Review and Variance – Compliance Filing
In this decision, the AUC approved the application from the Alberta Electric System Operator (“AESO”) for approval of its compliance filing to Decision 25848-D01-2020 (the “Decision”), the Stage 2 review and variance of the 2018 Independent System Operator (“ISO”) tariff for the adjusted metering practice and substation fraction methodology.
The AUC addressed issues related to the Scope of the Stage 2 review and variance and ultimately found that the AESO had complied with applicable compliance directions from the Decision. The AUC also made findings related to FortisAlberta Inc.’s (“Fortis”)’s compliance with an AUC direction from the Decision and provided additional directions related to the recalculation of construction contribution decisions, with additional reporting requirements for all four regulated distribution facility owners (“DFOs”).
Process Steps and Background
The Decision reflected the AUC’s determinations regarding a Stage 2 review and variance (“R&V”) of certain aspects of Decision 22942-D02-2019, the AESO’s 2018 ISO tariff. In Proceeding 25848, the Stage 2 panel considered submissions in respect of the application of the AESO’s substation fraction (“SSF”) methodology, which was unchanged in the 2018 ISO tariff application, as well as a new proposal of the AESO to implement an adjusted metering practice (“AMP”) that had been approved in Decision 22942-D02-2019.
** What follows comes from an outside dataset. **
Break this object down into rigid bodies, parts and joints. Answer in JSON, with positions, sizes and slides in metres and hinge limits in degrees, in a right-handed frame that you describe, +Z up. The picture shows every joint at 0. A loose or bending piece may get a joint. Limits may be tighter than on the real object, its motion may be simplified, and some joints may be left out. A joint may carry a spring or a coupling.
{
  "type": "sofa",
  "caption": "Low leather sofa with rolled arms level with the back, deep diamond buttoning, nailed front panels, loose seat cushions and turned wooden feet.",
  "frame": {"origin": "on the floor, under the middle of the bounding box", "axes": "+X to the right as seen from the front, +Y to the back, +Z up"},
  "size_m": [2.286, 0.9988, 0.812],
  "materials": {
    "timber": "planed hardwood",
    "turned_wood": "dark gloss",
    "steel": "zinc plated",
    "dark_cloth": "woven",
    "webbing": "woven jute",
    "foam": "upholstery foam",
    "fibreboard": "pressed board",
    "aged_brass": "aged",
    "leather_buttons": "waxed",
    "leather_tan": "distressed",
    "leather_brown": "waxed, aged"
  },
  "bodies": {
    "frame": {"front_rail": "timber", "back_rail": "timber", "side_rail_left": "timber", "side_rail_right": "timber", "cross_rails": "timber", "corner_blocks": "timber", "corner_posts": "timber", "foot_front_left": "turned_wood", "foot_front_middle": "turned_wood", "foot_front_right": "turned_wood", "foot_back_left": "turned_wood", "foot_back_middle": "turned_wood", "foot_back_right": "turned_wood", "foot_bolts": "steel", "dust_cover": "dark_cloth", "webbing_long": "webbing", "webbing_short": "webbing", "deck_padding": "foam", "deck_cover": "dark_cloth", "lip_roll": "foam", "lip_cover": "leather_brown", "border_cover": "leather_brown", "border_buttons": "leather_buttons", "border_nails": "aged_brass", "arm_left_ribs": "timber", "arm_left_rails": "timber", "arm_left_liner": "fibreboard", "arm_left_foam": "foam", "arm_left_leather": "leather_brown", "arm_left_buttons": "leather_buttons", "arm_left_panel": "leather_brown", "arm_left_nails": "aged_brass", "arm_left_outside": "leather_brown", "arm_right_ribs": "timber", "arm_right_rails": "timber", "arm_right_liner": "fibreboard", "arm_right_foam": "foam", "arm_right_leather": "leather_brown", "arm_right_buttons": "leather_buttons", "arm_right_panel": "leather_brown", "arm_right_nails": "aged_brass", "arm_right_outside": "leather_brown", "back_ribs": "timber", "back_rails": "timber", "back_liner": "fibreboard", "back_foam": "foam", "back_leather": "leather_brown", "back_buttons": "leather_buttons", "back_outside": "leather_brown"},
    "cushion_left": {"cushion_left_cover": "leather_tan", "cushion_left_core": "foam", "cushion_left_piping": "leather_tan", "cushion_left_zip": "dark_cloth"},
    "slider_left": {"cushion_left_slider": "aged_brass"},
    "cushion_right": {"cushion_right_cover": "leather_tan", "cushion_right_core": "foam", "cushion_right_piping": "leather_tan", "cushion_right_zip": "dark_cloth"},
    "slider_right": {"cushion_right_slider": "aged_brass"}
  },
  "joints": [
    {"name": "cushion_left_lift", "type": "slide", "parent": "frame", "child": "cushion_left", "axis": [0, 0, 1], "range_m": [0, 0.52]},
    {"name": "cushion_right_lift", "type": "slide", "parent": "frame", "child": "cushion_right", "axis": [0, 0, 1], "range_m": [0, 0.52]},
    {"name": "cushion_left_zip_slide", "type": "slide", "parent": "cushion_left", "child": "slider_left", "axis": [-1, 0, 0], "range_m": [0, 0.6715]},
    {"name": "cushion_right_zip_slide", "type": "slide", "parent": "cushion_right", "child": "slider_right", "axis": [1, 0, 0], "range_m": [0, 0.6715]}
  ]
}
Compliance Filing Directions
Direction 1 – Tariff Amendments for Implementation of Substation Fraction of One
In the Decision, the AUC found that the Rate Supply Transmission Service (“STS”) portion of the construction contribution applied to connection projects initiated by DFOs serving new distributed-connection generation (“DCG”) projects would be set to zero, rather than on the basis of the SSF formula as currently defined in the AESO’s Consolidated Authoritative Document Glossary (“Glossary”). The AUC had issued Direction 1:
28. The Stage 2 panel directs the AESO to file its compliance filing to this decision by January 11, 2021, with the necessary tariff amendments to implement the SSF=1 proposal.
The AESO prepared a revision to its definition of substation fraction as an update to its Glossary, and proposed revisions to subsection 4.5(5) of the ISO tariff terms and conditions (“T&Cs”). The AESO noted that the revisions would remove the requirement to deem costs related to a DFO’s Rate STS capacity to be “supply-related costs”, and instead, costs related to a DFO’s Rate STS capacity are deemed to be zero. With these amendments, no costs associated with Rate STS would be used to determine the DFO’s construction contribution.
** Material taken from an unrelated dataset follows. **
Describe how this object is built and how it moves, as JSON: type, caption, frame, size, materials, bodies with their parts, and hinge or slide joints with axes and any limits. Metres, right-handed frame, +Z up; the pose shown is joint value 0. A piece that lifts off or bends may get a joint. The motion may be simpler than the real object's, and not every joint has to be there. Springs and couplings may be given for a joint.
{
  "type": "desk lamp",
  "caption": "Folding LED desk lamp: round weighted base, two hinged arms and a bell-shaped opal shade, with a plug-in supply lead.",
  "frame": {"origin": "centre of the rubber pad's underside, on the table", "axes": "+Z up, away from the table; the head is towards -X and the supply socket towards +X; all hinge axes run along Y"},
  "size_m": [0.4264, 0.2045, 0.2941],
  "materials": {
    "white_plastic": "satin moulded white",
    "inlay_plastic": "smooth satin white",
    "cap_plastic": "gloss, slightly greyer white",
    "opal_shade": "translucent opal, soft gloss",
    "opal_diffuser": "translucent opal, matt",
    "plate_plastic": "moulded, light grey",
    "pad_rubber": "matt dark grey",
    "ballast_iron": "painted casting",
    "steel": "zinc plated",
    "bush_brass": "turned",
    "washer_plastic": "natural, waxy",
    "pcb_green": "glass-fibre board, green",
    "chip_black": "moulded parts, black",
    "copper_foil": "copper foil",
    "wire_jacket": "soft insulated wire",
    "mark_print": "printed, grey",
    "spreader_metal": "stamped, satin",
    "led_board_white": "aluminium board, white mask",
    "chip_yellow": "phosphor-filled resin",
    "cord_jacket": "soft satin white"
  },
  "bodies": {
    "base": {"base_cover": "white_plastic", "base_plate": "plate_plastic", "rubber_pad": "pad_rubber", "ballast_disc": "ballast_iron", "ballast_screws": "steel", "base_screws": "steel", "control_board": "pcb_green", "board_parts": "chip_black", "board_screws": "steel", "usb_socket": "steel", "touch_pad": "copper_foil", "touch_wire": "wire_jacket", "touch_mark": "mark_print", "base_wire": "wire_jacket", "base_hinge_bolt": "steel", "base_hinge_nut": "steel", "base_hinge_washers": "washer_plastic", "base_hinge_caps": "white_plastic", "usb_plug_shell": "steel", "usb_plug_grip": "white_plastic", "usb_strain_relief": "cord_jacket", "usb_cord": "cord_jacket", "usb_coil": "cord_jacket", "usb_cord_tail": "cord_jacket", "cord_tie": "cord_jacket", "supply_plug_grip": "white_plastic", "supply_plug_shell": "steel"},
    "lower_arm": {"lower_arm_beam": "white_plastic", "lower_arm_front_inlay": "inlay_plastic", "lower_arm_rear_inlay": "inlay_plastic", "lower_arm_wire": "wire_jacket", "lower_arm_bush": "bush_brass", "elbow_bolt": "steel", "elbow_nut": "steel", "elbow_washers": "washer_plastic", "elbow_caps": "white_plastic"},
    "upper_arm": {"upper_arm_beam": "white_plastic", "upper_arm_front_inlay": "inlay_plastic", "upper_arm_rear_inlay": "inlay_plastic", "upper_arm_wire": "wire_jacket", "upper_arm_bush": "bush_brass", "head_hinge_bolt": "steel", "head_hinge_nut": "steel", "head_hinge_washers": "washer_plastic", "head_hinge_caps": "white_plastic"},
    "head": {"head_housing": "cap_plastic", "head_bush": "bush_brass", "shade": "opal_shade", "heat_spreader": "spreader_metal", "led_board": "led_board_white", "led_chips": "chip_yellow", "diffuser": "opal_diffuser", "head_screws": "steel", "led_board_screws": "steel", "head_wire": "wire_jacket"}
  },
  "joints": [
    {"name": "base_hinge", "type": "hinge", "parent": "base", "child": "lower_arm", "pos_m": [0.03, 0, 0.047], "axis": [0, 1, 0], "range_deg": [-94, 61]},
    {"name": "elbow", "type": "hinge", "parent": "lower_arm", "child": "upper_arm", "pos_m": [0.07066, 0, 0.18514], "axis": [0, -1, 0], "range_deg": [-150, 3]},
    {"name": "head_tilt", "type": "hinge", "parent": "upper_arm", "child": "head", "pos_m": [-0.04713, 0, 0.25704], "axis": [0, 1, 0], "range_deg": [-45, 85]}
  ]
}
The AUC found that the proposed amendments were reasonable and approved them as filed.
Directions 8, 9, and 10 – Revised Tariff Language for Implementation of AMP
The AESO proposed changes to subsections 3.2(2), 3.6(2), and 3.6(3) of the ISO tariff T&Cs, which refer to Applying for a System Access Service or Change to an Existing System Access Service and Execution of Agreement for System Access Service, respectively. The changes referred to the implementation of the AMP and whether a market participant is obliged to contract for system access service (“SAS”) on a net or gross basis. The proposed changes to subsections 3.2(2), 3.6(2), and 3.6(3) of the ISO tariff T&Cs were approved.
The AESO’s proposed revisions to subsection 3.6(4) related to the circumstance under which a market participant may execute a System Access Service Agreement for Rate demand transmission service (“DTS”) or Rate STS at a contract capacity. The AESO indicated that the revised version of subsection 3.6(4) eliminated provisions proposed by the AESO in Proceeding 25175 that gave effect to a grandfathering approach of the AMP that was approved by the AUC in Decision 22942-D02-2019. Proceeding 25175 required revision in accordance with determinations of the Decision that the AMP should be implemented with no grandfathering provisions. The AESO was requested to clarify how the approval of the ISO tariff T&Cs changes would affect the ability of industrial complexes to continue to be billed for ISO tariff charges on a net rather than on a gross basis. This included scenarios where the industrial complex is not an AUC-designated industrial system, or a market participant that has received AUC approval to both self-supply load and export excess electric energy to the grid.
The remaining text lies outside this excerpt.